==== EXTRACTED DATA ====

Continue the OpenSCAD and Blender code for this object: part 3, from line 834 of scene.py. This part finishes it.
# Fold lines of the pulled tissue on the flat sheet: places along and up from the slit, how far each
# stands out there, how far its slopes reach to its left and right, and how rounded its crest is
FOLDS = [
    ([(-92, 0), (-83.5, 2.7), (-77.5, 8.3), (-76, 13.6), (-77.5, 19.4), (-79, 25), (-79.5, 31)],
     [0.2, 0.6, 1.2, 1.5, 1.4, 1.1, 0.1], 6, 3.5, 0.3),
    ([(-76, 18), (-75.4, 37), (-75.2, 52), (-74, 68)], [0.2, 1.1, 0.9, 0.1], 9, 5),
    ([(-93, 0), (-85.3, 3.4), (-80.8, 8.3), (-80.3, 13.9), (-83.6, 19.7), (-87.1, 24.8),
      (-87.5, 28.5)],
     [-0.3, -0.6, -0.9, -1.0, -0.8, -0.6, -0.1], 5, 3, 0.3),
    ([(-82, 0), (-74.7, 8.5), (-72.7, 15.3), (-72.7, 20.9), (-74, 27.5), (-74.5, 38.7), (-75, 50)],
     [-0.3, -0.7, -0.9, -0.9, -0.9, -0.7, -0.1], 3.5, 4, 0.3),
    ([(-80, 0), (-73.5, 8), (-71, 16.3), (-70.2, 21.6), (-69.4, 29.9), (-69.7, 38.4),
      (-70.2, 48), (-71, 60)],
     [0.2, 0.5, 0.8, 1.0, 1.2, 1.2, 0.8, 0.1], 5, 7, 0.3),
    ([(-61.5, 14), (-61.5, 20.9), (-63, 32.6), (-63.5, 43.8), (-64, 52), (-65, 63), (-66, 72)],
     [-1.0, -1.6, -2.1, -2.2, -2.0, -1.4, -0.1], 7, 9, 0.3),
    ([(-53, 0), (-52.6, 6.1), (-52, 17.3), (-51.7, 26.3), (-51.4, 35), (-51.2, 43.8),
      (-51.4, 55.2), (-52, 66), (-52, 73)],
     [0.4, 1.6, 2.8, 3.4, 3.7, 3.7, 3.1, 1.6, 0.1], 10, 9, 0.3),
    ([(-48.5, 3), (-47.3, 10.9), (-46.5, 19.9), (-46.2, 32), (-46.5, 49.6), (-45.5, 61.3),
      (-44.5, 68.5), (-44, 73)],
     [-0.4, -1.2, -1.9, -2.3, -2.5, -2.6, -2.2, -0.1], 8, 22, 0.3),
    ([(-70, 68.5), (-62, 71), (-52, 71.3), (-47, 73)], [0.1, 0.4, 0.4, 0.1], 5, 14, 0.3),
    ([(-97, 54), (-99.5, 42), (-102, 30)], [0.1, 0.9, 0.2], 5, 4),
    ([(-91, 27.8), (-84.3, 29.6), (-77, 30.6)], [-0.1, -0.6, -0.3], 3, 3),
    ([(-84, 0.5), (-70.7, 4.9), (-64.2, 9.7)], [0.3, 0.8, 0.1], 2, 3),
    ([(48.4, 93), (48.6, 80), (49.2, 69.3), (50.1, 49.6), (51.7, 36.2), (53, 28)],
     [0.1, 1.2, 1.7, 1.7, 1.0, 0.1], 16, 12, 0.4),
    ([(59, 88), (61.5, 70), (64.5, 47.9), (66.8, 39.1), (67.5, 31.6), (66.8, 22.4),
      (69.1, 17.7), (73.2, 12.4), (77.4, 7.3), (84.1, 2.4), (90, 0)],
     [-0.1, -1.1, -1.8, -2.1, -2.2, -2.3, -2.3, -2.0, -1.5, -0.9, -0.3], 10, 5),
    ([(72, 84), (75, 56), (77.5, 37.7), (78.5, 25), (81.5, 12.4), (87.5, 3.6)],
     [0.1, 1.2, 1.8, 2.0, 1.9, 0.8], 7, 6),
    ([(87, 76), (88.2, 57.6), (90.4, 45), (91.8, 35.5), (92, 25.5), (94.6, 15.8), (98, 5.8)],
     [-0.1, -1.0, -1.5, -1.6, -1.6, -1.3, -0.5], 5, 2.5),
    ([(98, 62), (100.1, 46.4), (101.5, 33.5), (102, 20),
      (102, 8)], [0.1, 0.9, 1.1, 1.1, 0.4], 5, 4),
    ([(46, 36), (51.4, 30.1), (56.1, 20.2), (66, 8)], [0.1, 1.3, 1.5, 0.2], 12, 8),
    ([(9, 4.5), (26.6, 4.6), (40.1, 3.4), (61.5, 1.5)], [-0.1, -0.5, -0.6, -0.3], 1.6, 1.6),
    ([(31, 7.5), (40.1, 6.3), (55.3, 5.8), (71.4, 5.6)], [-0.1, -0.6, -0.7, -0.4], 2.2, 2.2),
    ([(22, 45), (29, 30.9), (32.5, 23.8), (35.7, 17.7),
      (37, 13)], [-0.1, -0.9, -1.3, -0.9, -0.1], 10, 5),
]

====
==== EXTRACTED DATA ====

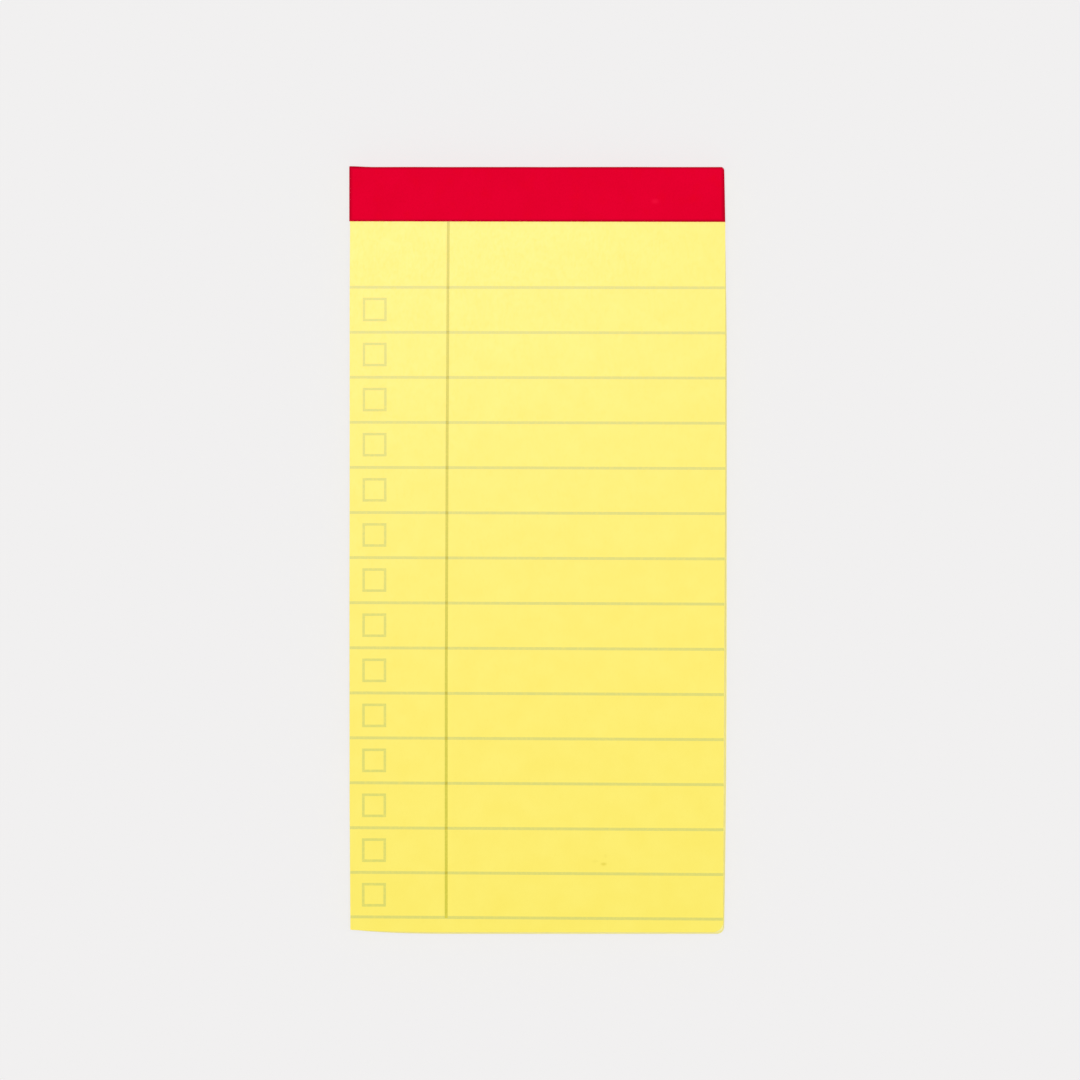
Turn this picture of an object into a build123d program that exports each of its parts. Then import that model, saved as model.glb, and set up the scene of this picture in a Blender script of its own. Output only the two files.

====
==== EXTRACTED DATA ====

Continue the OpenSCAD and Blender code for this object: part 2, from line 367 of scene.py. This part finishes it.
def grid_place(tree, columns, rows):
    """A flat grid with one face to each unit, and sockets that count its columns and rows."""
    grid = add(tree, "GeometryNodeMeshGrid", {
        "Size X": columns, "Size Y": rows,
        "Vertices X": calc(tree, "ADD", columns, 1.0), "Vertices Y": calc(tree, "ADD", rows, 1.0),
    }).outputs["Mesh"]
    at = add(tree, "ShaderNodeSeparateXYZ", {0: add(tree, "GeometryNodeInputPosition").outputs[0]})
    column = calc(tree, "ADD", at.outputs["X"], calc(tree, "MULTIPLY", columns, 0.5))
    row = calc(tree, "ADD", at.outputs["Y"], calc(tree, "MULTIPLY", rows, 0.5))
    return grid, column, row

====

AIM: Using the entries above, extract exactly the span from the line with "367 of scene.py. This part finishes it." to the line with "return grid, column, row", both lines included; leave out everything else.

OUTPUT BELOW:
Continue the OpenSCAD and Blender code for this object: part 2, from line 367 of scene.py. This part finishes it.
def grid_place(tree, columns, rows):
    """A flat grid with one face to each unit, and sockets that count its columns and rows."""
    grid = add(tree, "GeometryNodeMeshGrid", {
        "Size X": columns, "Size Y": rows,
        "Vertices X": calc(tree, "ADD", columns, 1.0), "Vertices Y": calc(tree, "ADD", rows, 1.0),
    }).outputs["Mesh"]
    at = add(tree, "ShaderNodeSeparateXYZ", {0: add(tree, "GeometryNodeInputPosition").outputs[0]})
    column = calc(tree, "ADD", at.outputs["X"], calc(tree, "MULTIPLY", columns, 0.5))
    row = calc(tree, "ADD", at.outputs["Y"], calc(tree, "MULTIPLY", rows, 0.5))
    return grid, column, row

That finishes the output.